Wednesday, April 13, 2011


Why I am not horrified by the TSA search

(We've now had more that 24 hours of delighted, hour-topping broadcast outrage over a little girl getting a secondary pat-down in an airport. Perhaps if these drama school drop-outs had spent a little time in the trenches before they became anchorpeople, they'd have covered a few stories like this one. In which, I would note in hindsight, it appears that the chief investigator and I were having a contest to see who could be more dry.)

Press-Republican, Plattsburgh NY
Wednesday, March 18, 1992

By Mike Peterson
Staff Writer

ROUSES POINT - An arrest at Champlain last week led to the disruption of a smuggling ring that encompassed three continents and a half-dozen countries, as U.S. Customs inspectors and the New York State Police combined to foil the importation of a shipment of nearly pure heroin.
   The initial arrest came March 11, when Alex Afful, 34, a citizen of Ghana living in Montreal, attempted to cross the border at Champlain with his three-year-old daughter According to Customs Service Special Agent in Charge John O’Hara, a routine computer check turned up Afful's name as a possible drug smuggler, and he was brought over to the customs shed for a secondary inspection
   There, a customs inspector discovered a stuffed toy dinosaur that had been re-sewed on one seam, which he then inspected more closely and finally opened, revealing heroin in the form of 89 hard-packed, tape-wrapped cylinders the thickness of a thumb, which had been put into condoms and tied off with dental floss. A search of the child turned up 10 more condoms of heroin, secreted in her snow boots.
   When the drugs were found on his daughter, Afful confessed that he was bringing the heroin into the country, and that he had previously carried the drug into Canada from Ghana by ingesting 101 condoms of the drug, which had originated in Thailand.
   By the time it arrived in Montreal, the drug had passed through Afful’s system and he was reluctant to re-swallow the condoms for the trip to New York City He was reluctant to do so, drug investigators said, because he had been sick the first time and the prospect was less appetizing on this leg of the journey.
   Accordingly, he devised the alternate stratagem of using the toy and the child's boots.
   Customs officers and troopers, realizing they had only 99 of Afful's reported 101 condoms of the drug, took him to CVPH Medical Center, where he was inspected by physicians who found no solid indication of more condoms. However, after enemas, Afful passed an additional condom.
   After further observation, it was decided that no more remained, and he was taken from the hospital.
    Afful’s daughter was returned to the custody of her mother in Montreal.
   Faced with the realities of his situation. Afful was persuaded to cooperate with authorities and called his contact in New York City, offering a police-provided false explanation for the delay of several days in his scheduled arrival. He was told to drive to Albany, where he met with Toure Daboya, 20, and Lakazo Ouro-Adohi, 22, citizens of Togo living in the Bronx.
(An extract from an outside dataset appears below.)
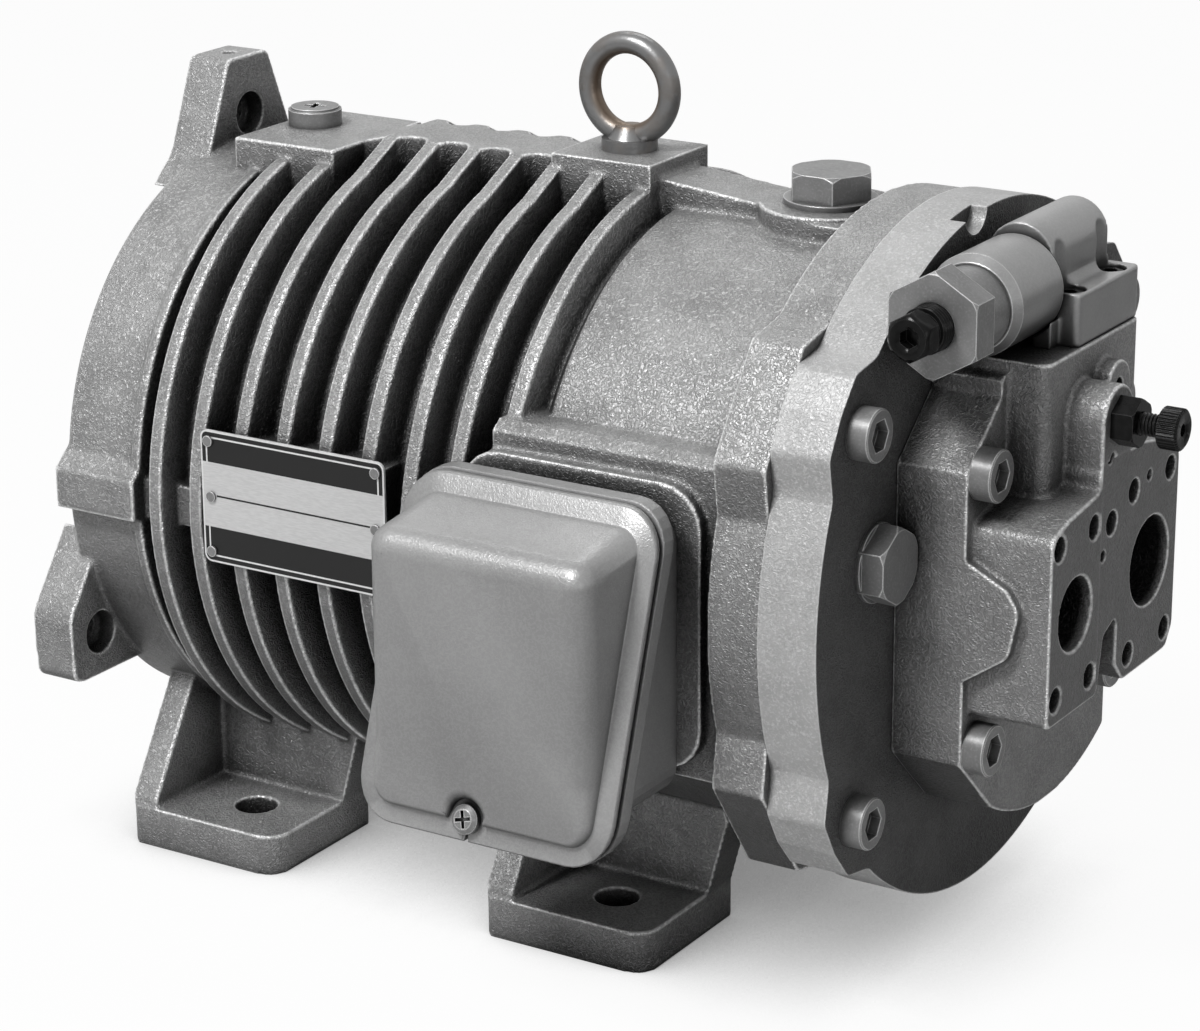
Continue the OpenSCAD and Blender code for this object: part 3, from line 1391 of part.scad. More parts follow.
module flow_stop() {
  color("gray") x_rod(flow_tip - 6, flow_tip - 0.1, flow_screw_d / 2 - 0.5, flow_y, flow_z);
}

// Motor inside
module stator_core() {
  slots = 36;
  color("slategray") difference() {
    x_rod(core_rear, core_front, frame_bore_r - seat_fit);
    x_rod(core_rear - cut, core_front + cut, stator_bore_r);
    translate([core_rear - cut, 0, shaft_h]) rotate([90, 0, 90]) linear_extrude(height = core_len + 2 * cut)
      for (i = [0:slots - 1]) rotate(360 / slots * i) translate([stator_bore_r + 2, -1.8])
        square([16, 3.6]);
  }
}

module windings() {
  color("chocolate") {
    x_turn([[stator_bore_r + 3, core_front + 0.1], [stator_bore_r + 26, core_front + 0.1],
      [stator_bore_r + 28, core_front + winding_l - 6], [stator_bore_r + 22, core_front + winding_l],
      [stator_bore_r + 8, core_front + winding_l], [stator_bore_r + 3, core_front + winding_l - 6]]);
    x_turn([[stator_bore_r + 3, core_rear - 0.1], [stator_bore_r + 3, core_rear - winding_l + 6],
      [stator_bore_r + 8, core_rear - winding_l], [stator_bore_r + 22, core_rear - winding_l],
      [stator_bore_r + 28, core_rear - winding_l + 6], [stator_bore_r + 26, core_rear - 0.1]]);
  }
}

rotor_r = stator_bore_r - air_gap;

module rotor_core() {
  color("dimgray") x_tube(core_rear, core_front, shaft_core_r + seat_fit, rotor_r);
}

module rotor_cage() {
  color("gainsboro") {
    x_tube(core_rear - cage_l, core_rear, rotor_r - 20, rotor_r - 2);
    x_tube(core_front, core_front + cage_l, rotor_r - 20, rotor_r - 2);
  }
}

front_shoulder = front_bearing_x;
shaft_end = pump_back - 0.5;

module shaft() {
  rear = rear_bearing_x;
  color("lightsteelblue") x_turn([[0, rear], [shaft_rear_r - 1, rear], [shaft_rear_r, rear + 1],
    [shaft_rear_r, rear + rear_bearing_w], [shaft_core_r - 2.5, rear + rear_bearing_w],
    [shaft_core_r - 2.5, core_rear - cage_l - 4], [shaft_core_r, core_rear - cage_l - 4],
    [shaft_core_r, core_front + cage_l + 4], [shaft_front_r + 3, core_front + cage_l + 4],
    [shaft_front_r + 3, front_shoulder], [shaft_front_r, front_shoulder],
    [shaft_front_r, front_bearing_x + front_bearing_w + 1], [shaft_seal_r, front_bearing_x + front_bearing_w + 1],
    [shaft_seal_r, side_plate_x - 2], [shaft_pump_r, side_plate_x - 2], [shaft_pump_r, shaft_end], [0, shaft_end]]);
}

// Ball bearing pieces: the race grooves are left out, the balls sit between the rings
function race_mid(ri, ro) = (ri + ro) / 2;
function race_half(ri, ro) = (ro - ri) * 0.26;

module bearing_outer(x, w, ri, ro) {
  x_tube(x, x + w, race_mid(ri, ro) + race_half(ri, ro), ro);
}

module bearing_inner(x, w, ri, ro) {
  x_tube(x, x + w, ri + 0.02, race_mid(ri, ro) - race_half(ri, ro));
}

module bearing_balls(x, w, ri, ro) {
  r = race_half(ri, ro) - 0.05;
  for (i = [0:ball_count - 1]) {
    p = on_circle(race_mid(ri, ro), 360 / ball_count * i);
    translate([x + w / 2, p[0], p[1]]) sphere(r = r, $fn = 24);
  }
}

module front_bearing_outer() {
  color("gray") bearing_outer(front_bearing_x, front_bearing_w, shaft_front_r, front_bearing_r);
}

module front_bearing_inner() {
  color("gray") bearing_inner(front_bearing_x, front_bearing_w, shaft_front_r, front_bearing_r);
}

module front_bearing_balls() {
  color("white") bearing_balls(front_bearing_x, front_bearing_w, shaft_front_r, front_bearing_r);
}

module rear_bearing_outer() {
  color("gray") bearing_outer(rear_bearing_x, rear_bearing_w, shaft_rear_r, rear_bearing_r);
}

module rear_bearing_inner() {
  color("gray") bearing_inner(rear_bearing_x, rear_bearing_w, shaft_rear_r, rear_bearing_r);
}

module rear_bearing_balls() {
  color("white") bearing_balls(rear_bearing_x, rear_bearing_w, shaft_rear_r, rear_bearing_r);
}

module shaft_seal() {
  color("black") x_tube(seal_x, seal_x + seal_w, shaft_seal_r + run_fit, seal_r);
}

// Pump inside
module side_plate() {
  color("tan") difference() {
    x_rod(side_plate_x, side_plate_x + side_plate_t, pump_bore_r - seat_fit);
    x_rod(side_plate_x - cut, side_plate_x + 20, shaft_pump_r + 0.5);
  }
}

ring_x0 = side_plate_x + side_plate_t + run_fit;
ring_x1 = pump_back - run_fit;

module cam_ring() {
  color("steelblue") difference() {
    intersection() {
      x_rod(ring_x0, ring_x1, ring_or, ring_travel);
      box([ring_x0, -60, shaft_h - ring_or + 1.5], [ring_x1, 60, shaft_h + ring_or - 1.5]);
    }
    x_rod(ring_x0 - cut, ring_x1 + cut, ring_ir, ring_travel);
  }
}

// Pads above and below the ring that guide its slide
module guide_pads() {
  color("goldenrod") for (s = sides) intersection() {
    x_rod(ring_x0, ring_x1, pump_bore_r - seat_fit);
    translate([0, 0, shaft_h]) scale([1, 1, s])
      box([ring_x0, -9, ring_or - 1.5 + run_fit], [ring_x1, 15, pump_bore_r + 1]);
  }
}

module vane_slots(t, r0, r1, x0, x1) {
  for (i = [0:vane_count - 1]) translate([0, 0, shaft_h]) rotate([360 / vane_count * i, 0, 0])
    box([x0, -t / 2, r0], [x1, t / 2, r1]);
}

vane_r = ring_ir - ring_travel - 0.3;

module pump_rotor() {
  color("lightsteelblue") difference() {
    x_rod(ring_x0, ring_x1, pump_rotor_r);
    x_rod(ring_x0 - cut, ring_x1 + cut, shaft_pump_r + 0.02);
    vane_slots(vane_t + 2 * run_fit, vane_r - vane_h - 0.3, pump_rotor_r + 2, ring_x0 - cut, ring_x1 + cut);
  }
}

module vanes() {
  color("white") vane_slots(vane_t, vane_r - vane_h, vane_r, ring_x0, ring_x1);
}

module port_plate() {
  color("tan") difference() {
    x_rod(pump_back, chamber_end, pump_bore_r - seat_fit);
    for (y = [-27, 20]) x_rod(pump_back - cut, chamber_end + cut, 5, y, shaft_h);
  }
}

ring_y0 = ring_travel - ring_or;
ring_y1 = ring_travel + ring_or;

module control_piston() {
  color("gainsboro") y_rod(ring_y0 - piston_l - 6, ring_y0 - seat_fit, piston_r, piston_x, shaft_h);
}

module bias_piston() {
  color("gainsboro") y_rod(ring_y1 + seat_fit, ring_y1 + 10, piston_r, piston_x, shaft_h);
}

module bias_spring() {
  color("steelblue")
    spring_rings(ring_y1 + 10.1, bias_end - 5.1, spring_room_r - 2.5, 1.6, 4, piston_x, shaft_h);
}

module bias_plug() {
  color("gray") difference() {
    y_rod(bias_end - 5, bias_end - 0.5, spring_room_r - seat_fit, piston_x, shaft_h);
    translate([piston_x, bias_end, shaft_h]) rotate([90, 0, 0])
      linear_extrude(height = 4) polygon(hexagon(cap_key - 2));
  }
}

motor_frame();
rear_cover();
rear_cover_screws();
bearing_cap();
bearing_cap_screws();
adapter_flange();
flange_screws();
terminal_box();
terminal_gasket();
terminal_cover();
terminal_cover_screw();
terminal_block();
terminal_studs();
cable_gland_plug();
nameplate();
nameplate_rivets();
lifting_eye();
filler_plug();
filler_washer();
breather_plug();
drain_plug();
pump_housing();
pump_screws();
compensator_body();
compensator_screws();
seal_ring();
spring_sleeve();
compensator_cap();
pressure_screw();
spring_seat();
pressure_spring();
compensator_spool();
end_plug();
flow_lock_nut();
flow_screw();
flow_stop();
stator_core();
windings();
rotor_core();
rotor_cage();
shaft();
front_bearing_outer();
front_bearing_inner();
front_bearing_balls();
rear_bearing_outer();
rear_bearing_inner();
rear_bearing_balls();
shaft_seal();
side_plate();
cam_ring();
guide_pads();
pump_rotor();
vanes();
port_plate();
control_piston();
bias_piston();
bias_spring();
bias_plug();
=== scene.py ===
"""Looks of the motor pump unit. Metres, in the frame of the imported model."""

import json
from math import atan2, cos, pi, radians, sin, sqrt

import bmesh
import bpy
from mathutils import Matrix, Vector


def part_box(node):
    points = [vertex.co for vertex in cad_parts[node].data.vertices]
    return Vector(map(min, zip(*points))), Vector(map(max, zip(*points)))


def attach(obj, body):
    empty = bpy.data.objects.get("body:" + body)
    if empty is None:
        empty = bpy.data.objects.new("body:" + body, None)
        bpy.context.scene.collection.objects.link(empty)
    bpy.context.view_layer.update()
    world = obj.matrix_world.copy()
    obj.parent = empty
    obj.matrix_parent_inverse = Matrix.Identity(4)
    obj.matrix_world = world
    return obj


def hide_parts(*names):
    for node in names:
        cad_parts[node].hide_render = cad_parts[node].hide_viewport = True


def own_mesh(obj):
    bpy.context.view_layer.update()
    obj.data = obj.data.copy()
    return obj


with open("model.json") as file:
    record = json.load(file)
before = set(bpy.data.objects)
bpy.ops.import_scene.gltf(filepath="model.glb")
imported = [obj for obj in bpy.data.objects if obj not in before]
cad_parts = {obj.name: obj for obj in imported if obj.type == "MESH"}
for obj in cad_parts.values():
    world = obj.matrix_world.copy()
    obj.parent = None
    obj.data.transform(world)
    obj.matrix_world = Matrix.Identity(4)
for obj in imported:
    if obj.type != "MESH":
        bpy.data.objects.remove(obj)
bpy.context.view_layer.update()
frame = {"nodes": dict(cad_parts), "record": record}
nodes = frame["nodes"]
MOUNTS = {mount["name"]: mount for mount in frame["record"]["mounts"]}

MM = 0.001
IMAGE_W = 1200
IMAGE_H = 1031

# Camera fitted to the photograph
CAMERA_AZIMUTH = 32.07
CAMERA_ELEVATION = 18.62
CAMERA_ROLL = -0.37
CAMERA_DISTANCE = 1352.2 * MM
CAMERA_TARGET = Vector((29.5, 0, 129.2)) * MM
FOCAL_PX = 3667.25
CENTRE_PX = (606.22, 511.78)
SENSOR_W = 36

# Depth behind the port face that still counts as the face
FACE_STEP = 2.5 * MM

# Nameplate: corner, bright edge, inner border line, and the bands and rule as shares of its height
PLATE_CORNER = 3 * MM
PLATE_EDGE = 0.7 * MM
PLATE_BORDER = 2.6 * MM
PLATE_LINE = 0.32 * MM
PLATE_BANDS = (0.27, 0.76)
PLATE_RULE = 0.51

# Pressed cover of the terminal box, in millimetres
COVER_CORNER = 15  # outer corner, seen from the front
COVER_RIM = 6.5  # width of the flat rim
COVER_FLANGE = 3  # thickness of the rim
COVER_WALL = 2.5  # wall of the dome
COVER_BEND = 8  # rounding between the front and the sides
COVER_NOTCH = 6.8  # radius of the notch over the screw
COVER_NOTCH_RISE = 7.5  # height of the notch's middle over the lower edge
COVER_LEAN = 36.7  # how far the rim leans back from its foot to its top
COVER_LIFT = 3.1  # how far the rim's foot lies behind the front
COVER_TAPER = 5  # how far the top of the dome comes down towards the front
COVER_DEPTH = 38  # depth of the dome over which it does so
COVER_CORNER_STEPS = 8
COVER_SIDE_STEPS = 80
COVER_BEND_STEPS = 6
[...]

The two Togoans were arrested and. in turn, led officials to Judith Adarikor, a citizen of Ghana living in Yonkers, who was described as a central figure in the West African drug-smuggling ring.
   A search of Adarikor's residence turned up more drugs, as well as between $15,000 and $20,000 in cash She was arrested Monday night.
   All four face federal charges of possession of heroin, O'Hara said State charges may also be brought, he said, unless the strength and severity of the federal charges suggest that state prosecution would be superfluous.
   O'Hara described the border arrest as a combination of good investigative work and good fortune, since it would have been extremely difficult to intercept Afful once he cleared the border and reached New York City, his original destination
   Officials set the value of the heroin, which would have been diluted eight to 10 times to reach the appropriate potency for street use, at $1 million. Afful was paid $5,000 when he picked up the drug in London and was to have been paid an additional $5,000 upon delivery. A good monthly wage in Ghana is $50, O’Hara said.
   While Afful faces up to 40 years in prison, his arrest and subsequent trip to CVPH may have saved his life.
   "When they removed that last condom from him, it had started to rupture," O'Hara said. "The dental floss was gone and the condom was starting to go."
   Had that happened even at the hospital, chances of saving the man were slim, O'Hara said. "We estimate this stuff is about 90-percent pure; he probably wouldn't have lasted more than a minute," O'Hara said. "Apparently, he didn't know the danger of it, or didn't think it was that significant. We were concerned about his health, but then again, too, we wouldn't have been able to make the convoy (to Albany) if he were dead.” 

2 comments:

ronnie said...

I've been away and missed the hysterical outrage in response to the incident (I can only imagine). Having said that, while the case you cite is a particularly appalling one, I've read so many pathetic accounts of drugs being smuggled in infants' diapers I thought it was taught in Smuggling 101.

(Would have been interesting to see what the conversation would have sounded like - or if there even would have been one - if the child had been accompanying an Islamic family in "traditional Muslim dress"...)

Mike said...

There would have been none. Except maybe wondering why the child wasn't immediately put up for adoption when they failed the preliminary check.